After weeks of mid-summer rain, England have emerged for the Boxing Day Test with conditions all changed from their bizarre, high-energy training session on Christmas Day.
Yesterday it was cloudy, humid, wet. The pitch looked damp, plenty of swing in the air, tide coming in... put them in!
Today, under blue skies, it's apparently a batting track. Drying fast, heat exhaustion for the fielding side... get in and bat!
These conditions favour five bowlers. If James Anderson, Graeme Swann, Stuart Broad and Graham Onions were knackered in the dry heat of Centurion, 450 miles inland, a couple of days in Durban's tropical humidity will push them to the limit.
Yesterday Luke Wright got a cheer for something or other in the huddle. Today nothing. Just a 25th cap for Matt Prior and a 50th cap for Alastair Cook.
With Ryan Sidebottom and Liam Plunkett working out harder than the others - suggesting they won't play - and England have confirmed they're going into this one unchanged.
South Africa, bizarrely, have dropped the man who nearly won the first Test with the new ball, Friedel De Wet, despite taking five wickets on his debut. At 29, he must be gutted. But the world's top ranked bowler, Dale Steyn, is back after his hamstring problem.
Tomorrow, there's scattered thunderstorms predicted with a 60 percent chance of showers. Today, according to the weather gurus is going to be "mostly summer".

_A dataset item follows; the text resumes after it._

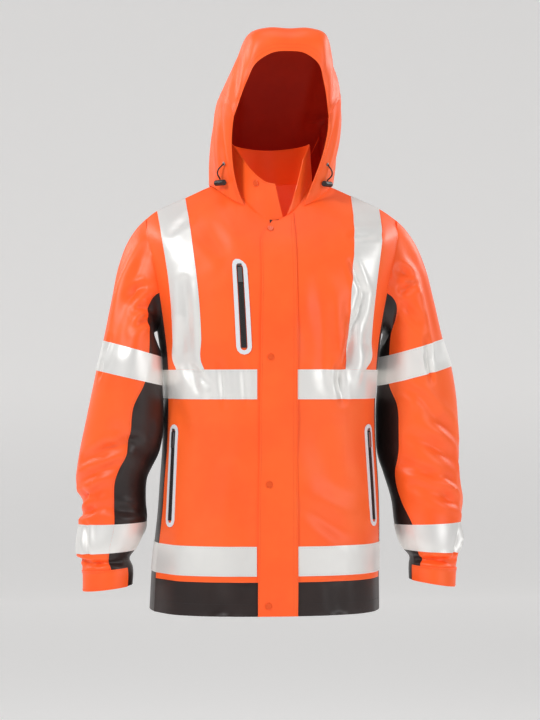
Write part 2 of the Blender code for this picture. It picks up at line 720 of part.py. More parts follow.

But looking at the track yesterday... I wonder. Is this England's chance to extract a little early life? In the 80s they used to talk about the effect of the wind and the tide here, how it influenced the swing.
There's hardly a breeze out there, I can't see the tide and it's bloody hot for England in the field... but I just wonder if this might be Jimmy Anderson's morning.
I am really surprised over selection of some players in the england team. Cook and Bell should not have been the playing team.